-- Start --

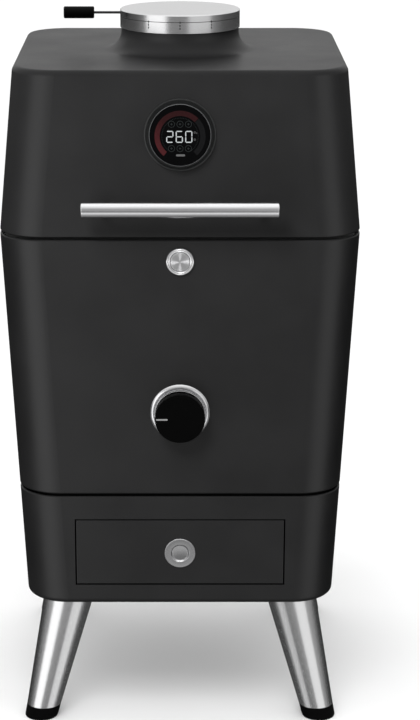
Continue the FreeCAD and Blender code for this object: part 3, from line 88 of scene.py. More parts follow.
def add_node(material, kind, inputs=None, **settings):
    """A node with its settings, and its inputs given as numbers or as other nodes' outputs."""
    node = material.node_tree.nodes.new(kind)
    for name, value in settings.items():
        setattr(node, name, value)
    for name, value in (inputs or {}).items():
        if isinstance(value, bpy.types.NodeSocket):
            material.node_tree.links.new(value, node.inputs[name])
        else:
            node.inputs[name].default_value = value
    return node


def coordinates(material, stretch=(1, 1, 1), turn=(0, 0, 0), origin=(0, 0, 0)):
    """Position on the object in metres, moved to an origin, turned and stretched."""
    place = add_node(material, "ShaderNodeTexCoord")
    moved = add_node(material, "ShaderNodeVectorMath", {0: place.outputs["Object"], 1: origin},
                     operation="SUBTRACT")
    turned = add_node(material, "ShaderNodeMapping", {"Vector": moved.outputs[0], "Rotation": turn})
    scaled = add_node(material, "ShaderNodeVectorMath", {0: turned.outputs[0], 1: stretch},
                      operation="MULTIPLY")
    return scaled.outputs[0]


def noise(material, vector, scale, detail=3.0, roughness=0.55):
    """Smooth noise from 0 to 1. A scale of 1000 per metre gives grains of about a millimetre."""
    node = add_node(material, "ShaderNodeTexNoise",
                    {"Vector": vector, "Scale": scale, "Detail": detail, "Roughness": roughness})
    return node.outputs["Fac"]


def blend_colours(material, factor, low, high, low_at=0.3, high_at=0.7):
    """A colour between low and high that follows a factor."""
    ramp = add_node(material, "ShaderNodeValToRGB", {"Fac": factor})
    ramp.color_ramp.elements[0].position = low_at
    ramp.color_ramp.elements[1].position = high_at
    ramp.color_ramp.elements[0].color = (*low, 1)
    ramp.color_ramp.elements[1].color = (*high, 1)
    return ramp.outputs["Color"]


def spread(material, factor, low, high, low_at=0.3, high_at=0.7):
    """A number between low and high that follows a factor."""
    node = add_node(material, "ShaderNodeMapRange",
                    {"Value": factor, "From Min": low_at, "From Max": high_at, "To Min": low, "To Max": high})
    return node.outputs["Result"]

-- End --

§ SET TASK: Write out the entire listing exactly.

§ WRITTEN RESPONSE:
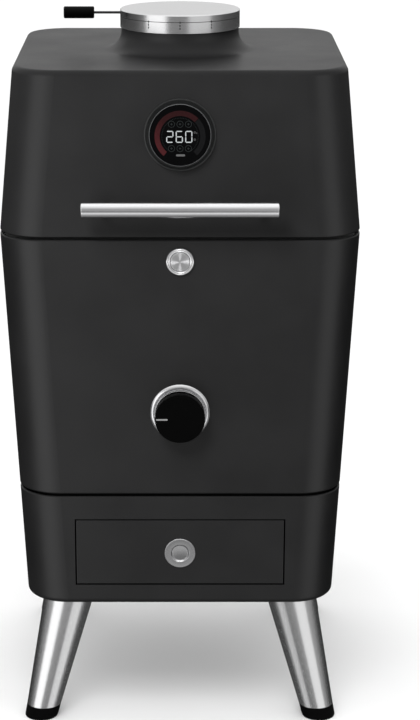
Continue the FreeCAD and Blender code for this object: part 3, from line 88 of scene.py. More parts follow.
def add_node(material, kind, inputs=None, **settings):
    """A node with its settings, and its inputs given as numbers or as other nodes' outputs."""
    node = material.node_tree.nodes.new(kind)
    for name, value in settings.items():
        setattr(node, name, value)
    for name, value in (inputs or {}).items():
        if isinstance(value, bpy.types.NodeSocket):
            material.node_tree.links.new(value, node.inputs[name])
        else:
            node.inputs[name].default_value = value
    return node


def coordinates(material, stretch=(1, 1, 1), turn=(0, 0, 0), origin=(0, 0, 0)):
    """Position on the object in metres, moved to an origin, turned and stretched."""
    place = add_node(material, "ShaderNodeTexCoord")
    moved = add_node(material, "ShaderNodeVectorMath", {0: place.outputs["Object"], 1: origin},
                     operation="SUBTRACT")
    turned = add_node(material, "ShaderNodeMapping", {"Vector": moved.outputs[0], "Rotation": turn})
    scaled = add_node(material, "ShaderNodeVectorMath", {0: turned.outputs[0], 1: stretch},
                      operation="MULTIPLY")
    return scaled.outputs[0]


def noise(material, vector, scale, detail=3.0, roughness=0.55):
    """Smooth noise from 0 to 1. A scale of 1000 per metre gives grains of about a millimetre."""
    node = add_node(material, "ShaderNodeTexNoise",
                    {"Vector": vector, "Scale": scale, "Detail": detail, "Roughness": roughness})
    return node.outputs["Fac"]


def blend_colours(material, factor, low, high, low_at=0.3, high_at=0.7):
    """A colour between low and high that follows a factor."""
    ramp = add_node(material, "ShaderNodeValToRGB", {"Fac": factor})
    ramp.color_ramp.elements[0].position = low_at
    ramp.color_ramp.elements[1].position = high_at
    ramp.color_ramp.elements[0].color = (*low, 1)
    ramp.color_ramp.elements[1].color = (*high, 1)
    return ramp.outputs["Color"]


def spread(material, factor, low, high, low_at=0.3, high_at=0.7):
    """A number between low and high that follows a factor."""
    node = add_node(material, "ShaderNodeMapRange",
                    {"Value": factor, "From Min": low_at, "From Max": high_at, "To Min": low, "To Max": high})
    return node.outputs["Result"]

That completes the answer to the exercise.